Robert de Langeac
La vida oculta en Dios
La vida espiritual, salvo en su última fase, se desarrolla así: Lo perdemos, lo buscamos y volvemos a encontrarlo: «Estás ahí, Dios mío; soy feliz al saberte presente.»
Sí, Dios obra de ese modo. Viene y luego se va para que lo busquemos de nuevo.
¡Oh, cuándo acabaréis de comprender que hemos de buscarlo por Él sólo y no por el gozo que da su presencia!
Tenemos que recibir las gracias de Dios sin demasiado entusiasmo natural para no sentirnos demasiado abatidos cuando la gracia sensible disminuya. Conservad siempre una gran calma. Dios no actúa sino en la calma.
Cuando Jesús se esconde, nos tenemos que poner a buscarlo con todo nuestro corazón. No podemos vivir sin Él. Sin embargo, no podemos poseerlo siempre.
Tenemos, pues, que buscarlo, pero que buscarlo sin tregua.
Lo encontraremos en esa alma entenebrecida a la que iluminamos, en esa alma entristecida a la que consolamos, en esa alma abatida a la que alentamos, o en esa alma dichosa de Dios a la que admiramos y a la que envidiamos.
Lo encontraremos también en el Tabernáculo, en donde se esconde y en donde se da. Lo encontraremos en nosotros mismos, en el fondo nuestro propio corazón.
Está allí de un modo misterioso, que no es el de la presencia eucarística, pero que, sin embargo, es muy real.
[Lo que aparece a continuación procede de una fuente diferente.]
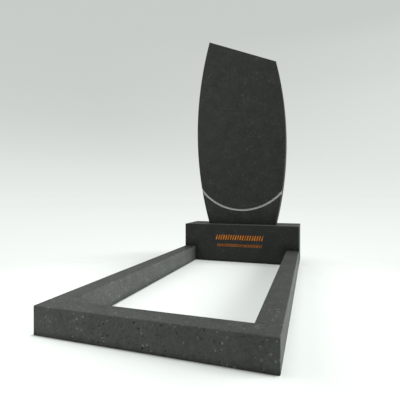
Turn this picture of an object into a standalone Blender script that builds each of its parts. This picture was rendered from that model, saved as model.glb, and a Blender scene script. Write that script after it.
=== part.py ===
"""A headstone set in dark granite: a leaning-topped stele on a pedestal, with a kerbed planting bed.

Metres, +Z up. The origin is the middle of the footprint, on the ground. The front of the set faces
-Y and the stele's back faces +Y, so the length of the set runs along Y and its width along X.
"""

import math

import bmesh
import bpy
from mathutils import Matrix, Vector

# Driving sizes

set_width = 0.600
side_kerb_length = 1.000
side_kerb_width = 0.060
front_kerb_width = 0.060
kerb_height = 0.075

pedestal_depth = 0.200
pedestal_height = 0.195

stele_tall_side = 1.000
stele_short_side = 0.850
stele_foot_width = 0.360
stele_thickness = 0.080
side_arc_radius = 1.830

groove_radius = 0.283
groove_lowest = 0.076
groove_width = 0.010
groove_depth = 0.004

inscription_below_top = 0.053
inscription_row_gap = 0.020
stroke_depth = 0.0015
stroke_slant = math.radians(16)

upper_row_width = 0.245
upper_row_height = 0.027
upper_stroke_width = 0.005
upper_stroke_count = 20

lower_row_width = 0.232
lower_row_height = 0.016
lower_stroke_width = 0.0035
lower_stroke_count = 29

bed_joint = 0.0003
arris = 0.002

# Worked out from them

set_length = front_kerb_width + side_kerb_length + pedestal_depth + 2 * bed_joint
front_y = -set_length / 2
side_kerb_front_y = front_y + front_kerb_width + bed_joint
pedestal_front_y = side_kerb_front_y + side_kerb_length + bed_joint
pedestal_centre_y = pedestal_front_y + pedestal_depth / 2
stele_foot_z = pedestal_height + bed_joint
stele_front_y = pedestal_centre_y - stele_thickness / 2
side_kerb_x = (set_width - side_kerb_width) / 2

arc_steps = 32
groove_steps = 64
cutter_reach = 0.010

granite_colour = (0.036, 0.038, 0.037)
granite_roughness = 0.35


def clear_scene():
    """Remove every object of the file that this script is run in."""
    for obj in list(bpy.data.objects):
        bpy.data.objects.remove(obj, do_unlink=True)


def new_collection(name):
    collection = bpy.data.collections.new(name)
    bpy.context.scene.collection.children.link(collection)
    return collection


def granite(stone_name):
    """The dark polished granite of one stone of the set, as a Principled material of its own."""
    material = bpy.data.materials.new(stone_name + "_granite")
    material.use_nodes = True
    shader = material.node_tree.nodes["Principled BSDF"]
    shader.inputs["Base Color"].default_value = (*granite_colour, 1.0)
    shader.inputs["Roughness"].default_value = granite_roughness
    shader.inputs["Metallic"].default_value = 0.0
    material.diffuse_color = (*granite_colour, 1.0)
    return material


def add_object(name, mesh, collection, material=None):
    obj = bpy.data.objects.new(name, mesh)
    collection.objects.link(obj)
    if material:
        mesh.materials.append(material)
    return obj


def add_cutter(name, mesh):
    """A helper that is cut away from a stone and isn't drawn itself."""
    cutter = add_object(name, mesh, cutters)
    cutter.hide_render = True
    cutter.display_type = "WIRE"
    return cutter


def ease_edges(obj):
    """Break every sharp edge of a stone with a narrow rounded arris, as a mason's polisher does."""
    bevel = obj.modifiers.new("arris", "BEVEL")
    bevel.width = arris
    bevel.segments = 2
    bevel.limit_method = "ANGLE"
    bevel.angle_limit = math.radians(30)
    obj.data.shade_smooth()
    obj.data.set_sharp_from_angle(angle=math.radians(20))


def cut(obj, cutter):
    boolean = obj.modifiers.new(cutter.name, "BOOLEAN")
    boolean.operation = "DIFFERENCE"
    boolean.solver = "EXACT"
    boolean.object = cutter


def sawn_block(name, size, centre):
    """A rectangular stone: a unit cube scaled in its mesh to its size, placed by its centre."""
    mesh = bpy.data.meshes.new(name)
    shape = bmesh.new()
    bmesh.ops.create_cube(shape, size=1.0, matrix=Matrix.Diagonal((*size, 1.0)))
    shape.to_mesh(mesh)
    shape.free()
    block = add_object(name, mesh, parts, granite(name))
    block.location = centre
    ease_edges(block)
    return block


def arc_between(start, end, radius):
    """Points from start to end along an arc that bulges to the right of that direction."""
    start, end = Vector(start), Vector(end)
    chord = end - start
    half = chord.length / 2
    outward = Vector((chord.y, -chord.x)).normalized()
    centre = (start + end) / 2 - outward * math.sqrt(radius**2 - half**2)
    half_angle = math.asin(half / radius)
    points = []
    for step in range(arc_steps + 1):
        angle = half_angle * (2 * step / arc_steps - 1)
        spoke = outward * math.cos(angle) + chord.normalized() * math.sin(angle)
        points.append(centre + spoke * radius)
    return points


def mesh_from_curve(curve_object):
    """The curve's shape as a welded mesh in world space. The curve itself is removed."""
    bpy.context.view_layer.update()
    graph = bpy.context.evaluated_depsgraph_get()
    evaluated = curve_object.evaluated_get(graph)
    mesh = bpy.data.meshes.new_from_object(evaluated)
    mesh.transform(curve_object.matrix_world)
    shape = bmesh.new()
    shape.from_mesh(mesh)
    bmesh.ops.remove_doubles(shape, verts=shape.verts, dist=1e-5)
    bmesh.ops.recalc_face_normals(shape, faces=shape.faces)
    shape.to_mesh(mesh)
    shape.free()
    bpy.data.objects.remove(curve_object, do_unlink=True)
    return mesh


def upright_curve(name, points, closed):
    """A POLY curve drawn on the (x, z) plane: its own x runs along X and its own y along Z."""
    curve = bpy.data.curves.new(name, "CURVE")
    spline = curve.splines.new("POLY")
    spline.points.add(len(points) - 1)
    for place, point in zip(spline.points, points):
        place.co = (point[0], point[1], 0.0, 1.0)
    spline.use_cyclic_u = closed
    obj = bpy.data.objects.new(name, curve)
    obj.rotation_euler = (math.pi / 2, 0, 0)
    parts.objects.link(obj)
    return obj


def make_stele():
    """The slab's outline, extruded through its thickness: both long sides are arcs of one radius."""
    half = stele_foot_width / 2
    right_side = arc_between((half, 0), (half, stele_short_side), side_arc_radius)
    left_side = arc_between((-half, stele_tall_side), (-half, 0), side_arc_radius)
    outline = upright_curve("stele_outline", right_side + left_side, closed=True)
    outline.data.dimensions = "2D"
    outline.data.fill_mode = "BOTH"
    outline.data.extrude = stele_thickness / 2
    outline.location = (0, pedestal_centre_y, stele_foot_z)
    stele = add_object("stele", mesh_from_curve(outline), parts, granite("stele"))
    ease_edges(stele)
    cut(stele, groove_cutter())


def groove_cutter():
    """The lower half of a ring. Its round section sinks into the face by the groove's depth."""
    section = (groove_width**2 / 4 + groove_depth**2) / (2 * groove_depth)
    angles = [math.pi * (1 + step / groove_steps) for step in range(groove_steps + 1)]
    points = [(groove_radius * math.cos(a), groove_radius * math.sin(a)) for a in angles]
    ring = upright_curve("groove_ring", points, closed=False)
    ring.data.dimensions = "3D"
    ring.data.bevel_depth = section
    ring.data.bevel_resolution = 4
    ring.data.use_fill_caps = True
    ring.location = (
        0,
        stele_front_y - section + groove_depth,
        stele_foot_z + groove_lowest + groove_radius,
    )
    return add_cutter("groove_cutter", mesh_from_curve(ring))


def stroke_row(shape, row_width, row_height, stroke_width, count, top_z):
    """Leaning bars side by side in one row, centred on the pedestal, standing in its front face."""
    pitch = (row_width - stroke_width) / (count - 1)
    lean = Matrix.Rotation(stroke_slant, 4, "Y")
    length = (row_height - stroke_width * math.sin(stroke_slant)) / math.cos(stroke_slant)
    bar = Matrix.Diagonal((stroke_width, 2 * (cutter_reach + stroke_depth), length, 1.0))
    for index in range(count):
        x = -row_width / 2 + stroke_width / 2 + index * pitch
        centre = Vector((x, pedestal_front_y - cutter_reach, top_z - row_height / 2))
        bmesh.ops.create_cube(shape, size=1.0, matrix=Matrix.Translation(centre) @ lean @ bar)


def strokes_cutter():
    """Two rows of plain leaning strokes, the upper one larger, where an inscription goes."""
    mesh = bpy.data.meshes.new("strokes_cutter")
    shape = bmesh.new()
    upper_top = pedestal_height - inscription_below_top
    lower_top = upper_top - upper_row_height - inscription_row_gap
    stroke_row(shape, upper_row_width, upper_row_height, upper_stroke_width, upper_stroke_count, upper_top)
    stroke_row(shape, lower_row_width, lower_row_height, lower_stroke_width, lower_stroke_count, lower_top)
    shape.to_mesh(mesh)
    shape.free()
    return add_cutter("strokes_cutter", mesh)


def make_pedestal():
    """The block that carries the stele, as wide as the kerbs, with the strokes cut in its front."""
    size = (set_width, pedestal_depth, pedestal_height)
    centre = (0, pedestal_centre_y, pedestal_height / 2)
    pedestal = sawn_block("pedestal", size, centre)
    cut(pedestal, strokes_cutter())


def make_kerbs():
    """Two long bars from the pedestal forward, and one across their front ends."""
    side_size = (side_kerb_width, side_kerb_length, kerb_height)
    side_y = side_kerb_front_y + side_kerb_length / 2
    sawn_block("left_kerb", side_size, (-side_kerb_x, side_y, kerb_height / 2))
    sawn_block("right_kerb", side_size, (side_kerb_x, side_y, kerb_height / 2))
    front_size = (set_width, front_kerb_width, kerb_height)
    front_centre = (0, front_y + front_kerb_width / 2, kerb_height / 2)
    sawn_block("front_kerb", front_size, front_centre)


clear_scene()
parts = new_collection("headstone")
cutters = new_collection("cutters")
make_stele()
make_pedestal()
make_kerbs()
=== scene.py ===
# %% [markdown]
# # A headstone set in dark polished granite
# The real object is five cut stones: a stele with two bulging sides and a slanted top, the pedestal
# that it stands on, and three kerbs that frame an open planting bed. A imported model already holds
# each stone at its real size. This lesson dresses every stone with a finer surface of the same form,
# gives it a procedural granite, and sets up a plain studio around it. It works in metres, +Z up.

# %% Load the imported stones
import math

import bmesh
import bpy
import numpy as np
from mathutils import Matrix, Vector


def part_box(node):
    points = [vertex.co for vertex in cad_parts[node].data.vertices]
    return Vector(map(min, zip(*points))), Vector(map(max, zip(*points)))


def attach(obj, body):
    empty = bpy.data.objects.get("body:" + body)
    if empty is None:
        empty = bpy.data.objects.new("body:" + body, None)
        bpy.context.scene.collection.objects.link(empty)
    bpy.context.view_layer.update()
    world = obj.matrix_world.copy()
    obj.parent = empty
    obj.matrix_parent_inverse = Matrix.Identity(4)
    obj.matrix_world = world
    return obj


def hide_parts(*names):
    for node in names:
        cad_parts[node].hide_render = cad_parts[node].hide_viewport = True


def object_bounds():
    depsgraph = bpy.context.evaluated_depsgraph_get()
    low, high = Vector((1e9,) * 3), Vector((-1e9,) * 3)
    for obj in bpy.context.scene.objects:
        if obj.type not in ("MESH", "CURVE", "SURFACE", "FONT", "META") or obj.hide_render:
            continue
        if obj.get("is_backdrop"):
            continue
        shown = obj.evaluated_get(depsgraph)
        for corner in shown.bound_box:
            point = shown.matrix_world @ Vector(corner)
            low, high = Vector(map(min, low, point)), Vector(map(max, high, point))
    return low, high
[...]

En el fondo, la manera de encontrar a Jesús, por todas partes, es la de llevarlo con nosotros mismos por todas partes, lo sintamos o no.
No os canséis de buscar a Dios. Decidle a menudo que se esconda en lo más íntimo de vosotros mismos y que os haga saber sin ruido de palabras que Él está allí de verdad y que está allí para vosotros. Permitidle que ilumine, que fortifique, que abrase vuestra alma. Pedidle que se digne gobernarla desde ese fondo íntimo
en el que se oculta y se revela a un tiempo.
Vuestro sufrimiento viene de que no veis. Haced con frecuencia esta oración del ciego: «Señor. Haz que vea»». Entonces, por no sabemos qué medio, una advertencia sobre vuestros defectos, una lectura o una palabra de Dios os iluminará y os dará la luz que buscáis.
Lo que me parece, que constituye un obstáculo es el temor. Por humildad, por timidez, tenemos miedo de Dios. No vemos en Él más que la Grandeza infinita, la Omnipotencia, la Majestad, y solemos olvidar la Bondad, la Misericordia, la infinita condescendencia de ese Dios que se hizo hombre por amor hacia nosotros. Él dijo: «Venid a mí todos» y tememos ir a Él. Él ha dicho: He aquí este Corazón que tanto amó a los hombres, y temblamos de ser amados por Él. Modicae fidei!